The second film in the series )(above) shows him on another military site ("obviously I won't mention where it is, but it was a US Army hospital camp") which soon produced "a old penny" (dermatitis alert) before they were thrown off the site by somebody (so, did they have written permission and when they were told to leave, did they keep the finds, or hand them over?). In connection with that There is a typical indication of tekkie attitudes of entitlement at the end of the video.

In video three - the self-labelled "Extreme relic hunters" visit two PoW camps... and in the course of it hoik out an unsnapped German dogtag and a load of other items. At the end you see him in a woolly hat in his conservatory full of items he'd taken from other sites, showing how he'd "made the explosives safe" himself (in the conseratory?) by drilling and cutting into them. What a tonker.  At the end of the film he blithely announces that the next trip is to hoik stuff in Belgium. 

There seems to be no video of that, but the comments under the other three videos reveal that:
Well after returning from Belgium my wife informs me that some [...] who watched my videos on youtube phone the police and reported me having 'dangerous' items. So they come round and visit, quiz my wife and they left. I'm 99% certain who called them, as this sad pathetic individual is very jealous of my and my teams ability to be able to find nicer items in two years that he has been doing in much longer. Sad pathetic jealous little man, poor you.
No, I think anyone who goes artefact hunting abroad, in France and Belgium, comes back with historical artefacts (how did they enter the country?) and stores items of potentially unstable military hardware in their conservatory where he "empties" them with hand tools deserves to be reported and at least visited by the police.

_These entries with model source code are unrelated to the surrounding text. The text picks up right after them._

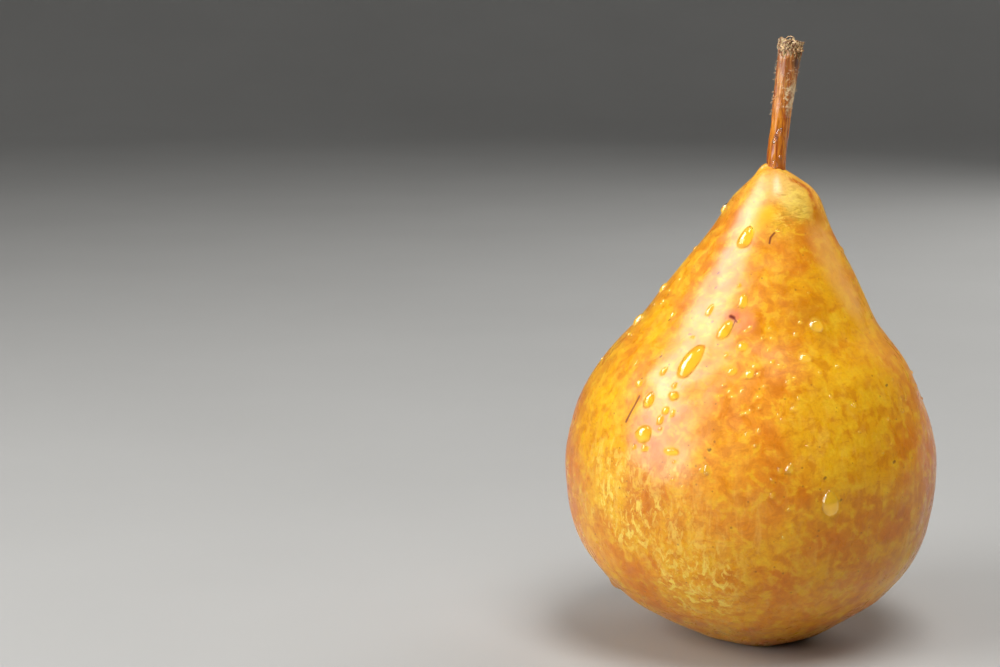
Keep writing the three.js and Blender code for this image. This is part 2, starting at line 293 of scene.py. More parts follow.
# Drops too small for the solids, in the same form
SMALL_DROPS = [
    [-24.2, 22.2, 0.8, 1.8, 0],
    [-16.1, 17.6, 1, 1.5, 0],
    [-16.3, 11.9, 1, 1.6, 0],
    [-24.3, 4.6, 0.9, 1.3, 0],
    [-6.7, 15.9, 1, 1, 0],
    [-5.9, 18.2, 1, 0.8, 0],
    [-2, 17.1, 0.9, 1.4, 0],
    [-4, 15.8, 0.9, 0.8, 0],
    [-1, 12.4, 1, 0.8, 0],
    [-2.1, 12.2, 0.8, 0.7, 0],
    [8.8, 13.4, 1.4, 1.1, 0],
    [17.7, 22.6, 1, 0.9, 0],
    [21.2, 14.4, 1, 1, 0],
    [22.5, 8.8, 0.7, 0.6, 0],
    [4.2, 23, 0.9, 1.2, 0],
    [4.9, 50.7, 1.3, 0.8, 0],
    [-16.8, 32.7, 1.3, 1.8, 8],
    [-1.4, 29.4, 1, 0.8, 0],
    [-5.4, 24.3, 0.8, 1.3, 0],
    [3.4, 25.6, 0.9, 0.9, 0],
    [4, 28.1, 0.9, 1, 0],
    [2.7, 18, 0.9, 0.8, 0],
    [1.4, 15.8, 0.9, 0.8, 0],
]
# Scratches in the skin, as [places, width], and dark specks, as [across, up, size], in the front view
SCRATCHES = [
    [[(-23.3, 15.3), (-24.4, 13.1), (-26, 9.9)], 0.28],
    [[(4.2, 50.2), (3.4, 49.2), (3.2, 48)], 0.26],
    [[(-3.7, 31.5), (-4.1, 30.4), (-5, 28.7), (-5.9, 28)], 0.16],
    [[(-3.9, 32.1), (-3.3, 31.3)], 0.2],
]
SPECKS = [
    [-7.5, 41.5, 0.45],
    [-8, 38.4, 0.4],
    [-8.5, 31.2, 0.4],
    [-13.2, 28.4, 0.4],
    [-17.6, 31.5, 0.4],
    [-19, 23.5, 0.45],
    [-8.6, 4.3, 0.45],
    [15.4, -1, 0.45],
    [18.8, -5.5, 0.4],
    [29.6, 2.7, 0.5],
    [27.6, 18.5, 0.45],
]
# Drops on the left edge of the front view, as [angle in degrees, height, wide, long]
EDGE_DROPS = [
    [186, 89.8, 1.8, 2.4],
    [187, 73.4, 2, 2.6],
    [184, 66.8, 2.2, 3.4],
    [190, 11.6, 3.6, 4.2],
]
# Drops on the stem's foot, as [angle in degrees, height, wide, long, turn]
STEM_DROPS = [
    [-95, 105.6, 1.1, 2.4, 30],
    [-112, 104.2, 0.9, 1.7, 25],
    [-100, 99.3, 1.2, 1.6, -30],
    [-70, 100.6, 0.9, 1.1, 0],
]
# Drops on the sides and the back, drawn as in the part's source
BACK_DROPS = {
    "count": 20,
    "seed": 7,
    "angle": (15, 165),
    "height": (44, 84),
    "wide": (1.8, 3.2),
    "stretch": (1, 1.6),
    "turn": (-25, 25),
}
LEHMER = {"factor": 16807, "modulus": 2**31 - 1}
# A fine spray of tiny drops in loose groups all round
SPRAY = {
    "groups": 16,
    "per_group": 6,
    "seed": 21,
    "spread": 5.5,
    "height": (40, 84),
    "limits": (20, 92),
    "wide": (0.35, 1),
    "stretch": (0.9, 1.4),
}

# Zones of the skin's colour round places of the front view, as [(across, up), reach, share, colour as seen]
BROAD_ZONES = [
    [(-3, 8), (19, 30, 27), 0.5, (240, 150, 48)],
    [(-30, 10), (14, 32, 34), 0.6, (250, 192, 32)],
    # The right zone is the golden right side, partly painted light: lightened where the upper right is lit
    [(21, 10), (16, 30, 30), 0.7, (240, 182, 26)],
]
CROWN_ZONES = [
    [(4.4, 59), (6, 7, 5), 0.45, (248, 204, 130)],
    [(9, 56.5), (5.5, 6, 5), 0.55, (240, 214, 100)],
]
SMUDGES = [
    [(11.5, 33), (6, 6, 6), 0.4, (196, 128, 24)],
    [(15, 28), (4, 4, 4), 0.4, (196, 128, 24)],
    [(-1.4, 31.2), (3.4, 5, 3.4), 0.5, (236, 134, 92)],
]
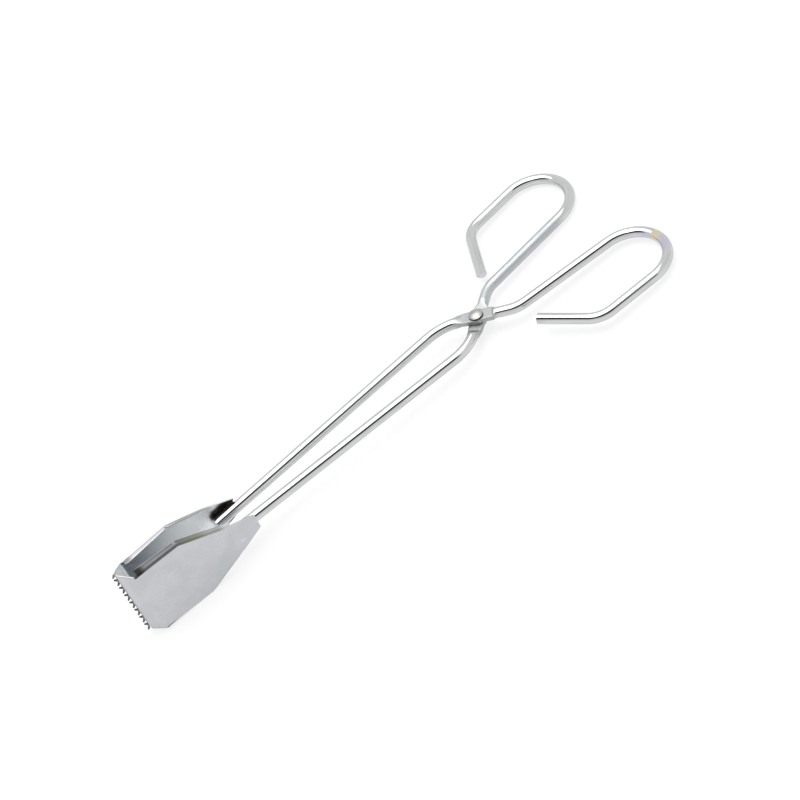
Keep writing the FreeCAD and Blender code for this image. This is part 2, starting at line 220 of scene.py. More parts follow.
sheetLook = {
    "steel": (0.535, 0.54, 0.56, 1),
    "cool": (0.50, 0.51, 0.53, 1),
    # painted light: the inner face is much lighter than the outer face
    "inner": (0.86, 0.885, 0.90, 1),
    # painted shade: the inner face's painted light is held back towards the front
    "innerFrontShade": (0.50, 0.53, 0.56, 1),
    # painted shade on the folded sides, darkest to lightest towards the rear, with an olive tint
    "rim": (0.105, 0.11, 0.11, 1),
    "rimBack": (0.33, 0.34, 0.335, 1),
    "oliveShade": (0.19, 0.21, 0.15, 1),
    # painted shadow black, beside the lip and in the press lines
    "paintedShadeBlack": (0.035, 0.034, 0.033, 1),
    # painted shade inside the socket, tinted brown by the weld
    "socketShadeBrown": (0.050, 0.036, 0.030, 1),
    "grain": (0.47, 0.48, 0.50, 1),
    "speck": (0.42, 0.42, 0.43, 1),
    "dull": (0.45, 0.48, 0.495, 1),
    "scratch": (0.86, 0.87, 0.88, 1),
    "sheared": (0.60, 0.61, 0.62, 1),
    "darkEdge": (0.16, 0.165, 0.17, 1),
    # painted shade over the teeth
    "tooth": (0.045, 0.045, 0.045, 1),
    "rough": 0.26,
    "grainDepth": 0.02,  # mm
    "grainStrength": 0.4,
    "innerFrontShadeRun": (34.0, 66.0),  # mm along the jaw, as all the runs below
    "lipRun": (69.0, 70.5),
    "sideFrom": 16.5, "sideHalf": 10.9,  # where the folded sides begin, and how far out
    "sideUpper": (25.5, 11.4), "sideLower": (22.5, 9.0),  # how long they splay, and by how much
    "lowerShade": 0.62,  # painted shade is weaker on the lower side
    "toothRun": (77.0, 77.6),
    "scratches": [((12.2, -3.9), (9.1, -4.4), 0.3), ((55.0, 9.0), (49.0, 10.5), 0.22)],  # ends and width
    "lineWidth": 0.95,
}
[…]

We are reminded of the comment by HAPPAH about the plague of British metal detectorists coming over to the continent and plundering World War One and World War Two sites and walking off with the stuff. It seems we have here a not-so-contrite confession of one of these artefact hunters. How do these people go about arranging permissions in France and Belgium? Are the UK police sufficiently informed of the laws of neighbouring countries on metal detecting in order to recognize when a crime has been committed by a British citizen abroad? And what about French and Belgian export legislation concerning cultural property? In the light of episodes of 'Artefacthuntery tourism', maybe the PAS should be among those informing the UK public and law enforcement of these legislative niceties?